As far as lead singles go, the song is prettier than "Yellow", and feels more like a band with confidence in their sound. I don't think Martin's voice really overshadows his bandmates' instruments, and that's a great strength to the song. The song just feels like a chance to breathe, to take stock of where you are and what you're doing in that moment.

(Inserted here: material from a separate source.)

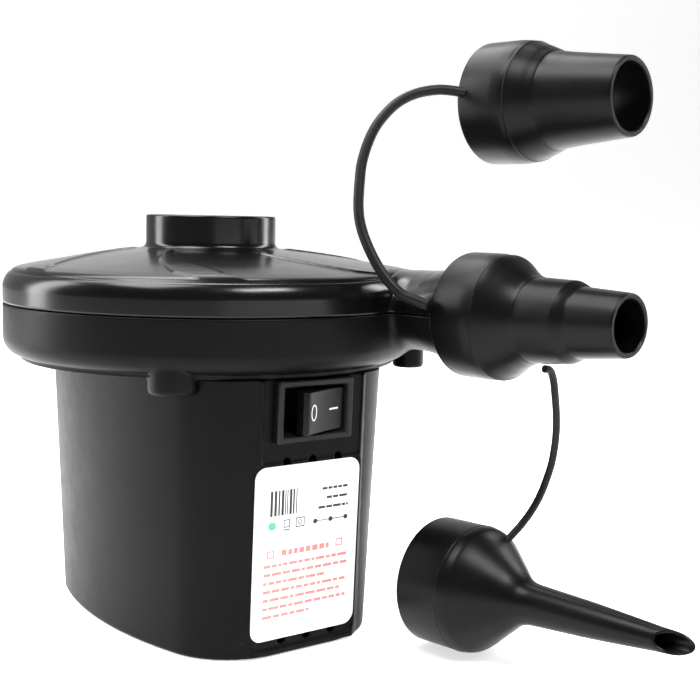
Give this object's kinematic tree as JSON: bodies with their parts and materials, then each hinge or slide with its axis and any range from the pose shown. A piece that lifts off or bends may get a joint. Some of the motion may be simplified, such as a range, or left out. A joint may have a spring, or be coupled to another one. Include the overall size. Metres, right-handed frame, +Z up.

The beginning of the song bears a striking resemblance to the 1990 song "Dreams Burn Down" by British shoegaze pioneers Ride. It probably tracks that the band would've been familiar with shoegaze bands like Ride or fellow pioneers Slowdive, a band who will someday appear in this column. (Their two number one songs are still on my top 40 as of this writing.) I had never heard "Dreams Burn Down" prior to writing this article, and really wasn't too familiar with Ride to this point. That feels like a grave injustice on my part. Especially now that shoegaze seems to be enjoying a major revival in the last couple years. For now though, I'm just lucky to learn that Coldplay may or may not have ripped off this absolute banger.
Like "Yellow", the band opted for simplicity with the video for "In My Place", although this time the entire group gets to appear. The band perform in a stark, empty room, with only a couple people in the background for an audience. It's a great way to let the song, take center stage without it feeling too obvious. My favorite part of the video is when, during the bridge, Martin is talking to the people in the back, and has to run back to the microphone in time to sing the final verses. It's a moment of levity that just feels slightly out of place, but not enough to distract you for the song.

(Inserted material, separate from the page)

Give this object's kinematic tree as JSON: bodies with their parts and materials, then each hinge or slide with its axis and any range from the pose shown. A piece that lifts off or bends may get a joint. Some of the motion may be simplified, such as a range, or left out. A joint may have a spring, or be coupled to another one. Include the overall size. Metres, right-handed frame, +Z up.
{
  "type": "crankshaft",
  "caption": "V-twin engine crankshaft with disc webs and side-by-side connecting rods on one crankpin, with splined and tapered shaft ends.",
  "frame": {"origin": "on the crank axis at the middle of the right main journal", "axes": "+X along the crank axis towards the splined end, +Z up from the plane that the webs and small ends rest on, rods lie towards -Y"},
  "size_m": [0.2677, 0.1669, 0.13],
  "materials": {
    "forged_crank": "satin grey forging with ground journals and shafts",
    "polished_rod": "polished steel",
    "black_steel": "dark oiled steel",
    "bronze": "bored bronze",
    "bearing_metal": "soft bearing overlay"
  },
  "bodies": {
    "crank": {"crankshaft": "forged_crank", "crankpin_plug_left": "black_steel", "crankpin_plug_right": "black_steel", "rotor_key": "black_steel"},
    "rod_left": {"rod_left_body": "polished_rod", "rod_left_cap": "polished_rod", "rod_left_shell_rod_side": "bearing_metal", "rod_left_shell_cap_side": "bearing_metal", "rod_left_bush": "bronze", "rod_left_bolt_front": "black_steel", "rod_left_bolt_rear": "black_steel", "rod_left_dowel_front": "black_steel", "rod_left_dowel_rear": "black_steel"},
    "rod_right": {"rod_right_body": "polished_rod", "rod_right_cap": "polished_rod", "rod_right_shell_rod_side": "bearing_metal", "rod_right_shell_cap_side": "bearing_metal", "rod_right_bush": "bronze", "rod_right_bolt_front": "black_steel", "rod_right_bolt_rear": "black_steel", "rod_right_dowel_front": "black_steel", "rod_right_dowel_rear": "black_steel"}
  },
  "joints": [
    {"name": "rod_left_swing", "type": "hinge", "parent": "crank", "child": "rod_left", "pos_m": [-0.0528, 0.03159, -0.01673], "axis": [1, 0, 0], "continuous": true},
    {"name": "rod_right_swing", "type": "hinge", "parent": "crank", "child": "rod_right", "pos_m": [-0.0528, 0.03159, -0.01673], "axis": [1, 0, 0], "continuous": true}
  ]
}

"In My Place" was a huge song in the UK, where it peaked at #2 on that country's chart, their highest peak to that point. It wasn't nearly as successful in the US; it missed the Hot 100, and only peaked at #17 on the alternative chart. Still, the song made enough of an impression on me for me to go out and buy A Rush of Blood to the Head after it was released in August 2002.

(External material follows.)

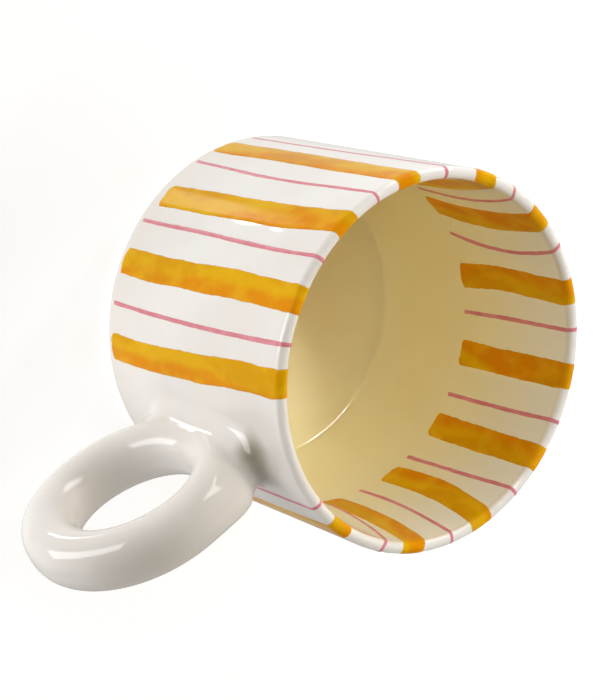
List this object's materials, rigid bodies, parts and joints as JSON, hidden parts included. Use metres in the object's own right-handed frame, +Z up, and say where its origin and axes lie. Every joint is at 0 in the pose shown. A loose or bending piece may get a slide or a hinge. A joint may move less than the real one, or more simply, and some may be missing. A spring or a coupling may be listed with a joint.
{
  "type": "mug",
  "caption": "Straight-sided glazed ceramic mug with a round finger-ring handle and brush strokes that run over the lip.",
  "frame": {"origin": "centre of the foot, on the surface that the mug stands on", "axes": "+Z up along the cup's axis, out of its mouth; +X from the cup's axis through the middle of the ring handle; +Y completes the right-handed frame and runs along the finger hole"},
  "size_m": [0.1425, 0.0922, 0.0731],
  "materials": {
    "fired_clay": "bare fired stoneware, matt and slightly rough; it shows only on the foot ring",
    "white_glaze": "glossy opaque warm-white glaze with a faintly uneven surface",
    "cream_glaze": "glossy cream liner glaze",
    "ochre_paint": "glossy brushed ceramic colour, streaked from yellow to orange",
    "pink_paint": "glossy brushed ceramic colour, thin line"
  },
  "bodies": {
    "root": {"clay_cup": "fired_clay", "outside_glaze": "white_glaze", "inside_glaze": "cream_glaze", "recess_glaze": "white_glaze", "handle_ring": "fired_clay", "joining_slip": "fired_clay", "handle_glaze": "white_glaze", "ochre_stroke_1": "ochre_paint", "ochre_stroke_2": "ochre_paint", "ochre_stroke_3": "ochre_paint", "ochre_stroke_4": "ochre_paint", "ochre_stroke_5": "ochre_paint", "ochre_stroke_6": "ochre_paint", "ochre_stroke_7": "ochre_paint", "ochre_stroke_8": "ochre_paint", "ochre_stroke_9": "ochre_paint", "ochre_stroke_10": "ochre_paint", "ochre_stroke_11": "ochre_paint", "ochre_stroke_12": "ochre_paint", "pink_line_1": "pink_paint", "pink_line_2": "pink_paint", "pink_line_3": "pink_paint", "pink_line_4": "pink_paint", "pink_line_5": "pink_paint", "pink_line_6": "pink_paint", "pink_line_7": "pink_paint", "pink_line_8": "pink_paint", "pink_line_9": "pink_paint", "pink_line_10": "pink_paint", "pink_line_11": "pink_paint", "pink_line_12": "pink_paint"}
  },
  "joints": []
}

I remember listening to the album on the flight to Seattle when my dad and I moved to Washington State at the end of 2002. At that extremely unsettled moment in my life, the album felt calming, like an escape. Maybe it was being in the air that allowed me to make a connection with the album. I don't know, I can't quite describe it. All I know is the album immediately became one of my favorites. And it wasn't done spinning off amazing singles either. We will see Coldplay back in this column soon.
Apparently, the CBS police procedural Cold Case liked to use entire songs at the end of each episode that were relevant to the time periods when the crime being investigated took place. Here "In My Place" soundtracking the end of a 2006 episode of the show.
THE NUMBER TWOS
No Doubt's reggae-adjacent, beach-lounge jam "Underneath It All" peaked at #2 behind "In My Place".